Law Week Justice Journeys


More than 100 students applied to participate in the 2016 Law Week job shadowing program. Forty-six were placed in a variety of roles across the justice sector. They shared their Justice Journeys with us in a range of creative formats including images, video and written content.

The role of Police Liaison Officer at the Registry of Births, Deaths and Marriages (BDM) is to provide support to police by conducting searches of the BDM records for things such as: confirming a name, date of birth or gender;  helping to establish if children are at risk of harm; searching for relatives of suspected offenders; determining if there has been any activity from missing persons, and; confirming a person’s death. The officer also helps Queensland Police respond to requests made by other police agencies.

Sophie – a first year QUT student with a keen interest in policing –went undercover at BDM to learn more about what the BDM Police Liaison Officer does and how they assist with police investigations.

Hi! My name is Sophie, and I have almost completed my first year at Queensland University of Technology (QUT) studying a Bachelor of Justice. Since starting my justice degree, I have been particularly interested in policing and in studying different aspects of crime.

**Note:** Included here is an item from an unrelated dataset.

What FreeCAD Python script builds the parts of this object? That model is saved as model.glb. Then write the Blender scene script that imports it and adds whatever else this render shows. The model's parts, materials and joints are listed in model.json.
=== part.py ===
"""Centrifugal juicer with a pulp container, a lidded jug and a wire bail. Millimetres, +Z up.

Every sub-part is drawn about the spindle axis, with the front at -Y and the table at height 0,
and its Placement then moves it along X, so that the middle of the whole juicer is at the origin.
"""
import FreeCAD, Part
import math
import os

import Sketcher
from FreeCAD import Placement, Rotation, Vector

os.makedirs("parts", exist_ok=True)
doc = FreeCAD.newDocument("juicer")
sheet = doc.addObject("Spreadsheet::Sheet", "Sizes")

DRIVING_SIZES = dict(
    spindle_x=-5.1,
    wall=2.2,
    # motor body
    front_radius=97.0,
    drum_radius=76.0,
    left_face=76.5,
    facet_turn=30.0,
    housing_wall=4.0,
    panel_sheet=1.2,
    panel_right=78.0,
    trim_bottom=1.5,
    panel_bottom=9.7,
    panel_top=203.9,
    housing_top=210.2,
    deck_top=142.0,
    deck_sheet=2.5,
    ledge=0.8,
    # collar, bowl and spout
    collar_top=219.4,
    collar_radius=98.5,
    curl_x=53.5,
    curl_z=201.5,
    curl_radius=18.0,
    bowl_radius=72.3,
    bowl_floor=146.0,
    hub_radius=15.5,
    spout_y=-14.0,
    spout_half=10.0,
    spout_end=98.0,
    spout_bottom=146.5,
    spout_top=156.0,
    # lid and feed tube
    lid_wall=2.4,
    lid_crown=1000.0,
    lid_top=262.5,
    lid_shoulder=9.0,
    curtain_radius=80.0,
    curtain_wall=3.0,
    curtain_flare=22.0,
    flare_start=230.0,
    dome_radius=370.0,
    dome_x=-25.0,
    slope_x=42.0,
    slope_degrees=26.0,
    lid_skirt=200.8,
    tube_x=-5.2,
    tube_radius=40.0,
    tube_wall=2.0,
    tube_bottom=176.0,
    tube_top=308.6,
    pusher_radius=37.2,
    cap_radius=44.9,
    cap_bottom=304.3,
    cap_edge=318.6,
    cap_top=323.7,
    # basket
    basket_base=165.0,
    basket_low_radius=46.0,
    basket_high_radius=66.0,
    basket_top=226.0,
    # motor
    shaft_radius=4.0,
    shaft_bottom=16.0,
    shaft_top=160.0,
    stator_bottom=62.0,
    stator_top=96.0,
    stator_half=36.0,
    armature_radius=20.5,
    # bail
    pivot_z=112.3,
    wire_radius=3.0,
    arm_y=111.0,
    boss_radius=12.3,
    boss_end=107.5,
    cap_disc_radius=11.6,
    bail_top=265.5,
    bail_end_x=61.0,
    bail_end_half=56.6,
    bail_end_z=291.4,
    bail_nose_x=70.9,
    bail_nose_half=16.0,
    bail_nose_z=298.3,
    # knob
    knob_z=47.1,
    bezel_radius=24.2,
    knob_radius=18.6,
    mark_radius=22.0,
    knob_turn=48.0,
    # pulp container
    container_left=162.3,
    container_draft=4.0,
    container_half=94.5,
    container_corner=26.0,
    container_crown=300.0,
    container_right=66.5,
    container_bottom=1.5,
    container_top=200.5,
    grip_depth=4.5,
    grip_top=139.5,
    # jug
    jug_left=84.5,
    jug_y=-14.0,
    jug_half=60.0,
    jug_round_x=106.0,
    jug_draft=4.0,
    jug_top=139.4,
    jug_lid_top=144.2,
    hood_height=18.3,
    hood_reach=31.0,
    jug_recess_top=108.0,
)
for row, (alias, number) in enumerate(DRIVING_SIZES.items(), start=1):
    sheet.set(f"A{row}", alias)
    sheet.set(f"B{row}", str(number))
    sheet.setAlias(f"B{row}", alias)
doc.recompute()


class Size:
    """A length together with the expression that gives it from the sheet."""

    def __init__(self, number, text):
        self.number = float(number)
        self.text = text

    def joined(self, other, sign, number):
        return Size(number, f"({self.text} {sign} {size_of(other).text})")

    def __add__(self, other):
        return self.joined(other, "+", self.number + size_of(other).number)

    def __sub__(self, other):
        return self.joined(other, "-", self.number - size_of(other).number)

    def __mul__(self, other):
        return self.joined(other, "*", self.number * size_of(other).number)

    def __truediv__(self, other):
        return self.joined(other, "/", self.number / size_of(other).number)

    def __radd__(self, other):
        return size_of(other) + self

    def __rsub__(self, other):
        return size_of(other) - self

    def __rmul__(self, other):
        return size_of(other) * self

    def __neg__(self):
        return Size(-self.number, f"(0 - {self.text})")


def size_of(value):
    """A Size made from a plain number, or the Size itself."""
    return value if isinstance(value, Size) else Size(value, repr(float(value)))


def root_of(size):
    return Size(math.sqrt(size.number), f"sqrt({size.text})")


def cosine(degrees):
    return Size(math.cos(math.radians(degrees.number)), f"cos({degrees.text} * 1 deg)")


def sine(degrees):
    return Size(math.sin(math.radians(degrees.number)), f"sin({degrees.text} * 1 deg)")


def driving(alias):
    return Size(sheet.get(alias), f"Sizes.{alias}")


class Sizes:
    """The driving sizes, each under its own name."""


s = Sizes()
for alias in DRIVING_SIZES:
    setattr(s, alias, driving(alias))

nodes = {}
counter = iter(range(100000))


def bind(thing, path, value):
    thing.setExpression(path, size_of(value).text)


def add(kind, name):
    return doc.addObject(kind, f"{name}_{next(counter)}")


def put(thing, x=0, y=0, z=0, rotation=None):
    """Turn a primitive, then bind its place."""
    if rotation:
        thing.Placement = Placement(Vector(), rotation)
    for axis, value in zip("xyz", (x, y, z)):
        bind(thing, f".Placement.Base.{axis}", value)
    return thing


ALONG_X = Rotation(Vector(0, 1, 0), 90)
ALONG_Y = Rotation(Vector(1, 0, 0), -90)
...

I was offered an amazing opportunity to job shadow the Police Liaison Officer at the Registry of Births, Deaths and Marriages in Brisbane City. Prior to undertaking this Justice Journey, I was unsure of the role a Police Liaison Officer (PLO) has within the Registry.

Sophie Melcer

I met up with my mentor for the day and PLO, Amanda, at 9am at the front of the Registry on George Street. She took me into the building, and I was signed in as a visitor and received an all-access card. Amanda took me on a quick tour explaining the different parts of the building, and I learnt the different roles of people who work in the Registry. All of the employees were extremely nice and welcoming. I was also shown the place where people get married and was given the option to watch a marriage - but I decided to stay with Amanda and experience what she does.

After the tour, Amanda explained that she receives requests from Child Safety and Queensland Police Service Officers for information that can assist with their investigations. I assisted Amanda with obtaining and sending birth, death and marriage certificates to the police officers that potentially helped with an investigation. Amanda taught me how to use the system to search for people and their records as well as typing formal letters to police officers and agencies requesting certificates or records. I even got to search my own birth to make sure I was registered. Thankfully I was!

Overall, I thoroughly enjoyed my day job shadowing Amanda at the Registry of Births, Deaths and Marriages and I’m now looking at other options that my justice degree may lead to. I’m very grateful to Amanda for allowing me to job shadow her for the day and teach me different aspects of her job, as well as the Department of Justice and Attorney-General for giving me the opportunity to participate in the Justice Journey experience.